Despite being backed by Liberty Global, a sister company of F1’s Liberty Media, Formula E has taken its share of criticism from F1. Former F1 CEO Chase Carey described it as “a business-to-business proposition, as opposed to a sport” – implying it was a great marketing opportunity but not very exciting. Nevertheless, viewing figures continue to rise and the racing promises to be exciting – or in world champion and Nissan driver Oliver Rowland’s words, “chaotic”. The numbers speak for themselves. At 2023’s Monaco race, on the same course as the F1 Grand Prix, there were 116 overtakes to Formula E’s 22, aided by a quirk of the E-racing format called Attack Mode. If a driver detours through a designated zone on the track – “like picking up a mushroom in Mario Kart”, says Dodds – they unlock all-wheel drive and an extra 50kW of power for a short period. It’s part of Formula E’s strategy for attracting a younger audience, along with futuristic LEDs on its cars and influencer marketing, but it also helps avoid F1’s “Max Verstappen problem”: “No one’s ever gone back to back as world champion,” says Dodds.

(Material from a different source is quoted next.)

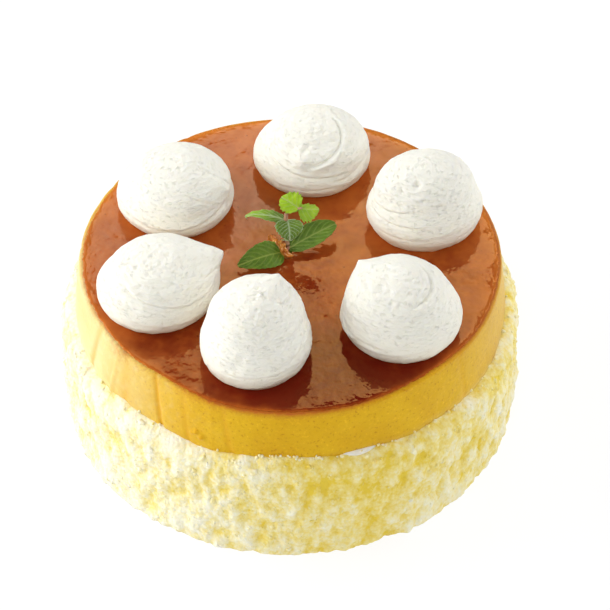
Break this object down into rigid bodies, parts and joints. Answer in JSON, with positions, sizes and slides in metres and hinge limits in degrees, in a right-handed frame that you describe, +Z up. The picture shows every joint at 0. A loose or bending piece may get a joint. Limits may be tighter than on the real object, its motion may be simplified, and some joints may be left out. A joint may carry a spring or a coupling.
{
  "type": "custard flan cake",
  "caption": "Round uncut cake: crumb-coated sponge base, thin cream bed, custard flan layer with caramel top, ring of piped cream dollops and a mint sprig.",
  "frame": {"origin": "centre of the cake's round underside, on the surface it stands on", "axes": "+Z up through the cake's centre, -Y towards the side with the two front dollops, +X to the right seen from there"},
  "size_m": [0.1694, 0.1698, 0.0951],
  "materials": {
    "sponge_crumb": "matte",
    "whipped_cream": "satin",
    "custard": "satin",
    "caramel_jelly": "gloss",
    "mint_leaf": "satin"
  },
  "bodies": {
    "root": {"crumbed_sponge": "sponge_crumb", "cream_bed": "whipped_cream", "custard_layer": "custard", "caramel_layer": "caramel_jelly", "cream_dollop_1": "whipped_cream", "cream_dollop_2": "whipped_cream", "cream_dollop_3": "whipped_cream", "cream_dollop_4": "whipped_cream", "cream_dollop_5": "whipped_cream", "cream_dollop_6": "whipped_cream", "mint_sprig": "mint_leaf"}
  },
  "joints": []
}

So far, however, the drivers have also failed to achieve Max Verstappen’s name recognition. “We’re very good at keeping the fans that we get in because the racing’s entertaining, but perhaps we don’t attract the new fans as well as we could,” says Barnard. While F1 has benefited from the Netflix hit documentary Drive to Survive, the Amazon Prime equivalent Formula E: Driver failed to take off. “We have to create more noise, be more vocal and show what our technology can do,” says Porsche’s Modlinger. “We should not be happy where we are.”

Could the two disciplines ever be merged into one? Not, it seems, any time soon. The manufacturers in F1 are banking on hybridisation as the near-to-mid-term future for both racing and the automotive industry. F1 fans also aren’t queueing up for electric. When asked by the FT at the Belgian Grand Prix earlier this year whether F1 would ever fully electrify, former F1 champion Jacques Villeneuve answered: “No. Why would you do that? The cars would overheat. It’s not possible. And [as to sustainability] you’re still using energy plugging them in and charging.”

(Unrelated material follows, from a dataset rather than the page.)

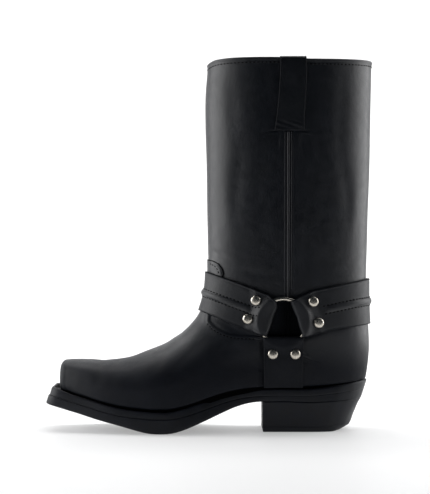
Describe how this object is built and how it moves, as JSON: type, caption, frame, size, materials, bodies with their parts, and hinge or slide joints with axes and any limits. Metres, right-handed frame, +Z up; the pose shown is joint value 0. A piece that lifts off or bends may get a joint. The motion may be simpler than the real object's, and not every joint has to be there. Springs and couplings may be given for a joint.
{
  "type": "harness boot",
  "caption": "Pull-on mid-calf harness boot with a squared toe, hollow leather upper, stitched welt, angled heel and straps riveted to a ring on each side.",
  "frame": {"origin": "middle of the box on the floor that the boot stands on", "axes": "+Z up, toe towards -X, heel towards +X, outer side towards -Y"},
  "size_m": [0.3128, 0.1058, 0.354],
  "materials": {
    "oiled_leather": "black oiled leather with a soft satin shine and fine grain",
    "strap_leather": "black strap leather, satin, with black stitching",
    "trim_leather": "thin black leather, satin",
    "welt_leather": "black dyed edge, slightly polished",
    "insole_leather": "plain brown leather, matt",
    "sole_rubber": "black rubber, satin at the edge and matt below",
    "nickel": "polished nickel plate with a warm tone"
  },
  "bodies": {
    "root": {"upper": "oiled_leather", "insole": "insole_leather", "welt": "welt_leather", "outsole": "sole_rubber", "heel": "sole_rubber", "heel_top_lift": "sole_rubber", "collar_binding": "trim_leather", "strap_front": "strap_leather", "strap_back": "strap_leather", "strap_trim_front": "strap_leather", "strap_trim_back": "strap_leather", "side_strap_outer": "strap_leather", "pull_strap_outer": "trim_leather", "seam_piping_outer": "trim_leather", "ring_outer": "nickel", "rivet_outer_1": "nickel", "rivet_outer_2": "nickel", "rivet_outer_3": "nickel", "rivet_outer_4": "nickel", "rivet_outer_5": "nickel", "rivet_outer_6": "nickel", "side_strap_inner": "strap_leather", "pull_strap_inner": "trim_leather", "seam_piping_inner": "trim_leather", "ring_inner": "nickel", "rivet_inner_1": "nickel", "rivet_inner_2": "nickel", "rivet_inner_3": "nickel", "rivet_inner_4": "nickel", "rivet_inner_5": "nickel", "rivet_inner_6": "nickel"}
  },
  "joints": []
}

Things could get interesting when Formula E cars’ performance really matches that of F1. Dodds has suggested that Formula E could close the performance gap within the next eight years, which would make the sport very attractive. And teams are now preparing the fourth generation of cars, with permanent all-wheel drive and top speeds of over 200mph, which will hit the track in season 13 in 2026-27.
It’s the next step in the growth plan that has cost Formula E hundreds of millions in losses. “If we said, ‘Look, we just want to make money today,’ we could make money today,” says Dodds. But he still sees opportunity in the electric-vehicle industry: “Electric vehicles are seeing a huge boom, so for us not to invest to allow ourselves to take advantage of the potential growth in the future would seem a bit strange.” And he believes that Formula E could one day surpass its greatest rival. “We’re a scale-up challenger business. If you’re a challenger you always get compared to the champion… Until you’re the champion.”
“As a driver, [the fourth-gen car] really excites me,” says Rowland, who has worked as a test driver for F1. “It is probably going to be the fastest car that I’ve ever driven in terms of overall lap time.” He continues: “I genuinely believe that it’s going to put Formula E way more on the map with motorsport lovers, because it’s going to be a proper race car.”